I paid maybe $200 total for my setup, all of it late 70's and 80's equipment that works flawlessly.

Dynamic range

That is all.

underrated

Analog is easy.

You've found it -- most DACs are shit. People don't even know they are listening to crap because "all dacs are the same" meme. Believe me, they are not. I have the perfect, low noise 2010 DAC but I much prefer the "shit" SNR '90s offering that is far more musical and has fantastic timbre. Guitars actually sound like guitars. Technology somewhere lost its way.

"I love that constant hiss with intermittent pops in my music!"

I thought audiophiles were mostly onboard with digital. Vinyl seems like its more for hipsters imo.

Tape is making a comeback in the indie music scene. Your vaporwaves, synth-waves, especially love that unpolished sound tapes deliver.
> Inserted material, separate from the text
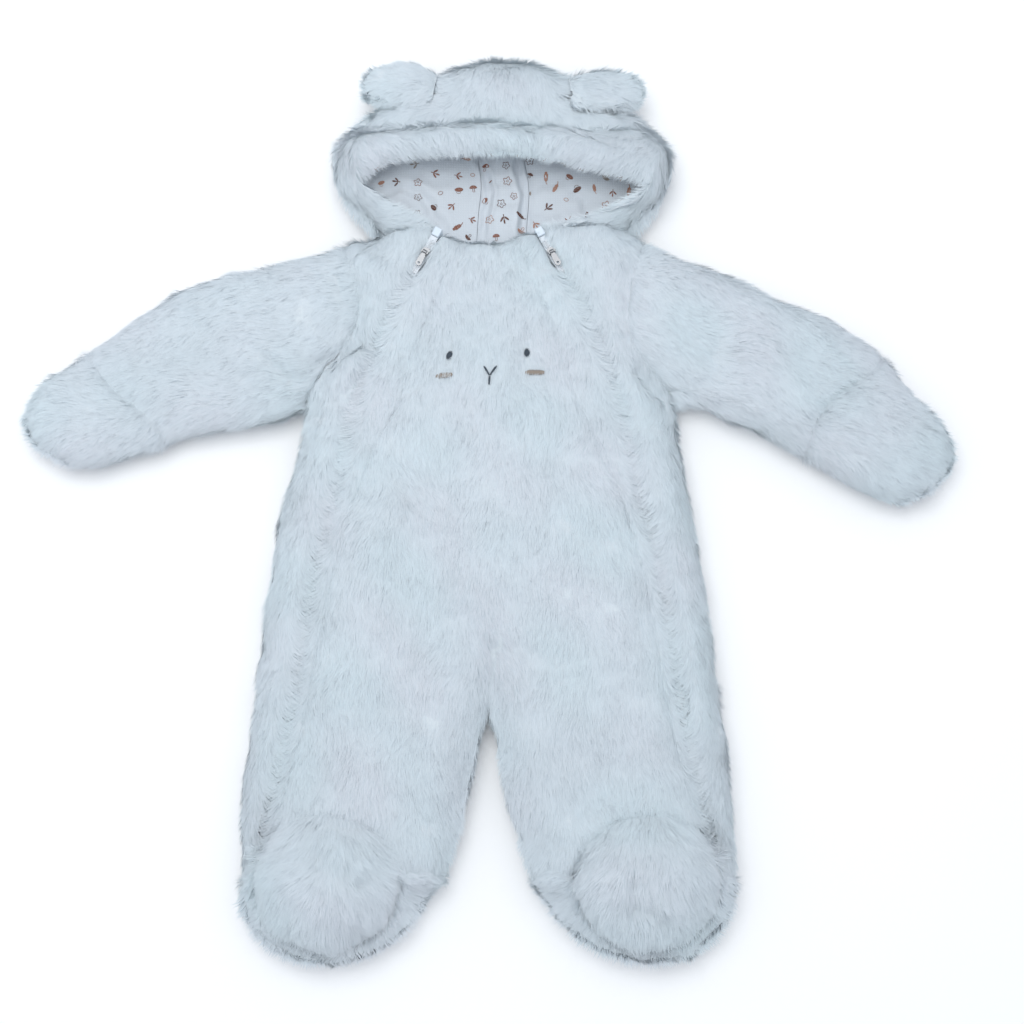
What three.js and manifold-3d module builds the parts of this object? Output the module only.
// A baby's hooded plush snowsuit, laid flat on its back, in millimetres.
// +Z is up, the hood is towards +Y and the feet towards -Y. Left and right are those of a viewer
// who looks down at it with the hood at the top, so the left side is at -X.
// Every cut piece is a wall of plush cloth with its padding. A wall is a patch of the plan whose
// upper and lower faces come from height functions, and pieces stand 0.3 mm apart at the seams.
import * as THREE from "three";
import { mergeVertices } from "three/addons/utils/BufferGeometryUtils.js";
import Module from "manifold-3d";

// Cloth and heights above the surface that the suit lies on.
const SEAM_GAP = 0.34; // between two pieces that are sewn together
const SEAM_HEIGHT = 20; // of the seam between front and back, at the outline
const SEWN_EDGE = 2; // thickness of one layer where it is sewn
const LAYER_SLACK = 1.35; // how far the front rises off the mid plane inside the suit
const SLACK_REACH = 12; // from the outline, where that rise is complete
const BODY_HEIGHT = 40;
const SLEEVE_HEIGHT = 37;
const CROWNING = 4; // extra height far from the outline
const CROWNING_REACH = 50;
const ROLL_WIDTH = 26; // of the rounded upper edge
const UNDER_ROLL = 15; // of the rounded lower edge
const CENTRE_Y = 16; // plan height of the middle of the whole suit, which becomes Y = 0

// The zip's sizes.
const ZIP_WIDTH = 6.6;
const ZIP_DEPTH = 9; // of the teeth below the pile beside them
const ZIP_TOP_DEPTH = 3; // the same at the neck, where the slider stands
const ZIP_TOP_REACH = 38; // length of the stretch where the teeth stand up
const ZIP_TOP_SLOPE = 20; // and of the slope behind it
const SLIDER_ROW = 1.6; // where the slider stands, as a row of LEVELS
const GARAGE_ROW = 0.5; // where the garage at the neck ends
const SLIDER = {
  length: 8.4,
  width: 5.6,
  height: 2.2,
  lug: 0.8, // thickness of each lug that holds the pin
  lugLength: 2.6,
  lugTop: 1.2, // above the pin's middle
  pinRadius: 0.6,
  pinHeight: 2, // of the pin's middle above the plate
};
const PULL = {
  length: 12.5,
  width: 5,
  thickness: 1.2,
  barrelRadius: 1.6,
  barrelLength: 3.2,
  neck: 2.8, // from the pin to where the tab widens
  hole: 1,
};
const PULL_CLEARANCE = 0.3; // round the pin

const COLOURS = {
  plush: 0xe6ebf0,
  plushShade: 0xd9e0e8,
  lining: 0xf0efec,
  zip: 0xdfe3e6,
  metal: 0xb9bdc2,
};

// Small helpers on plan points.
const at = (x, y) => new THREE.Vector2(x, y);
const mix = (a, b, t) => a + (b - a) * t;
const smooth = (t) => {
  const s = Math.min(Math.max(t, 0), 1);
  return s * s * (3 - 2 * s);
};
const steps = (from, to, step) => {
  const count = Math.round((to - from) / step);
  return Array.from({ length: count + 1 }, (_, i) => from + ((to - from) * i) / count);
};

// A smooth curve through plan points. Its parameter counts the points: 0 at the first, 1 at the second.
function curveThrough(points) {
  const spine = new THREE.CatmullRomCurve3(
    points.map((p) => new THREE.Vector3(p.x, p.y, 0)),
    false,
    "centripetal",
  );
  return (t) => {
    const p = spine.getPoint(t / (points.length - 1));
    return at(p.x, p.y);
  };
}

// Distance from a plan point to a chain of points.
function distanceTo(chain, x, y) {
  let best = Infinity;
  for (let i = 1; i < chain.length; i++) {
    const a = chain[i - 1];
    const dx = chain[i].x - a.x;
    const dy = chain[i].y - a.y;
    const along = ((x - a.x) * dx + (y - a.y) * dy) / (dx * dx + dy * dy || 1);
    const t = Math.min(Math.max(along, 0), 1);
    best = Math.min(best, Math.hypot(x - a.x - t * dx, y - a.y - t * dy));
  }
  return best;
}

// The suit's levels, from the neck to the crotch and on to the ankle, for both halves.
// left and right are the outer edge of the body: neck, shoulder and armhole down to the underarm,
// then the side outline. zip is the zip's line and inner the seam of the flap beside it, both
// mirrored. Each pair is x, y.
const LEVELS = [
  { name: "neck", left: [-86, 226], right: [111, 230], zip: [39, 227], inner: [20, 219] },
  { name: "collar", left: [-101, 223], right: [118, 226], zip: [46, 214], inner: [27, 204] },
  { name: "shoulder", left: [-115, 218], right: [124, 219], zip: [53, 201], inner: [34, 191] },
  { name: "sleeve head", left: [-108, 190], right: [114, 188], zip: [65, 183], inner: [41, 172] },
  { name: "yoke", left: [-101, 162], right: [110, 158], zip: [78, 154], inner: [51, 149] },
  { name: "upper chest", left: [-109, 136], right: [114, 133], zip: [89, 131], inner: [58, 129] },
  { name: "lower armhole", left: [-131, 112], right: [131, 108], zip: [97, 107], inner: [64, 107] },
  { name: "underarm", left: [-144, 82], right: [146, 85], zip: [104, 82], inner: [70, 85] },
  { name: "chest", left: [-147, 56], right: [151, 58], zip: [109, 56], inner: [85, 58] },
  { name: "waist", left: [-160, 18], right: [159, 20], zip: [118, 18], inner: [101, 19] },
  { name: "hip", left: [-168, -30], right: [164, -28], zip: [130, -30], inner: [115, -30] },
  { name: "seat", left: [-174, -84], right: [172, -84], zip: [139, -84], inner: [126, -84] },
  { name: "crotch", left: [-179, -132], right: [178, -132], zip: [146, -132], inner: [134, -132] },
  { name: "thigh", left: [-183, -170], right: [182, -170], zip: [152, -170], inner: [141, -170] },
  { name: "knee", left: [-187, -210], right: [185, -210], zip: [160, -208], inner: [149, -206] },
  { name: "shin", left: [-188, -250], right: [189, -250], zip: [168, -238], inner: [159, -229] },
  { name: "ankle", left: [-187, -280], right: [189, -280], zip: [172, -257], inner: [164, -244] },
];
const SHOULDER = 2;
const UNDERARM = 7;
const CROTCH = 12;
const ANKLE = 16;
const CROTCH_POINT = at(1, -132);
const ARMHOLE_STEP = 0.5;

// The legs' inner edges, from the crotch to the ankle, and the toe end of a foot from its outer
// side round to its inner side. Both are mirrored, and the suit's middle lies at CROTCH_POINT.x.
const INSEAM = [at(0, -132), at(3, -170), at(11, -211), at(20, -246), at(33, -280)];
const FOOT_END = [
  at(188, -280),
  at(184, -307),
  at(170, -329),
  at(146, -341),
  at(116, -343),
  at(86, -335),
  at(60, -319),
  at(43, -299),
  at(33, -280),
];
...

all that expensive shit and it's useless for playing out.

If I'm paying that much for some goddamned turntables, it better sound good as fuck AND I better be able to spin like Jazzy Jeff or QBert with it.

You should try out something with a AK4495 in it some time. Very natural and addictive sounding.

I agree. I find the sound is very lovecraftian.

No. That has NEVER been true. Audiophiles prefer analog everything over digital, particularly vinyl.

is that the fucking wife of the black engineer guy from terminator 2

lol

>warmth

Turns out distortion is actually pretty comfy.